Da innumerevoli anni buona parte della società civile chiede il numero identificativo sulle divise, misura di minima sempre osteggiata dai rappresentanti delle forze dell’ordine e mai concessa dalle istituzioni.

Al contrario vengono messe a disposizione nuove tecnologie e armi che vanno ad aumentare la pericolosità di corpi che negli anni hanno dimostrato l’attitudine alla violenza, all’abuso di potere.
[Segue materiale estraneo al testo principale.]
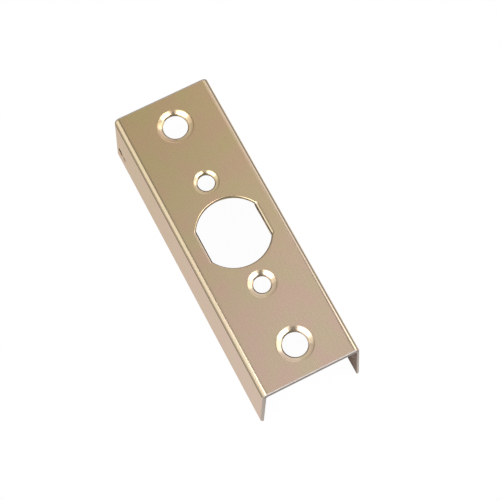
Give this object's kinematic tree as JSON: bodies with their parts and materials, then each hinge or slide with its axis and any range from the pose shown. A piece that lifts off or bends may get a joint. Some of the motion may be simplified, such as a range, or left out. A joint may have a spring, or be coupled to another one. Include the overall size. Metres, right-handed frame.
{
  "type": "door edge guard",
  "caption": "Folded sheet metal channel that wraps a door's edge around its latch, with dished screw holes and a flat-sided latch opening.",
  "frame": {"origin": "on the floor plane of the two free flange edges, under the middle of the front face", "axes": "+X across the door's edge, +Y along the door's edge (the end with the rack hole), +Z out of the door, normal to the front face"},
  "size_m": [0.0406, 0.1206, 0.0286],
  "materials": {
    "plated_brass": "satin brass plating on folded sheet, lightly marked"
  },
  "bodies": {
    "root": {"edge_guard": "plated_brass"}
  },
  "joints": []
}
Un potenziamento delle dotazioni che non trova riscontro nei dati sulla criminalità, in permanente calo da un decennio.

Vien da chiedersi se le bodycam fossero accese quando la polizia ha scortato il corteo dei neofascisti in giro per le vie del quartiere San Paolo .
Vien da chiedersi perché non sia partito l’ordine di accendere le bodycam quando due o tre agenti antisommossa si sono sfilati dal cordone ed infilati all’interno del blocco antifascista colpendo con manganellate a freddo e pugni al volto alcunə antifascistə.

Pare ovvio che al contrario di quanto dichiarato dalle autorità, le bodycam potendo essere spente ed accese secondo l’arbitrio degli agenti, non sono messe lì per giudicare l’operato delle forze dell’ordine, oltre che alla condotta di possibili criminali e manifestanti,  ma hanno la sola funzione di reprimere e aggiungere elementi in fase processuale in particolare verso questi ultimi.

Un ennesimo strumento repressivo di cui non se ne sentiva il bisogno, un’ennesima spesa milionaria che va a sottrarre i già pochi fondi destinati al welfare ed alla sicurezza sociale.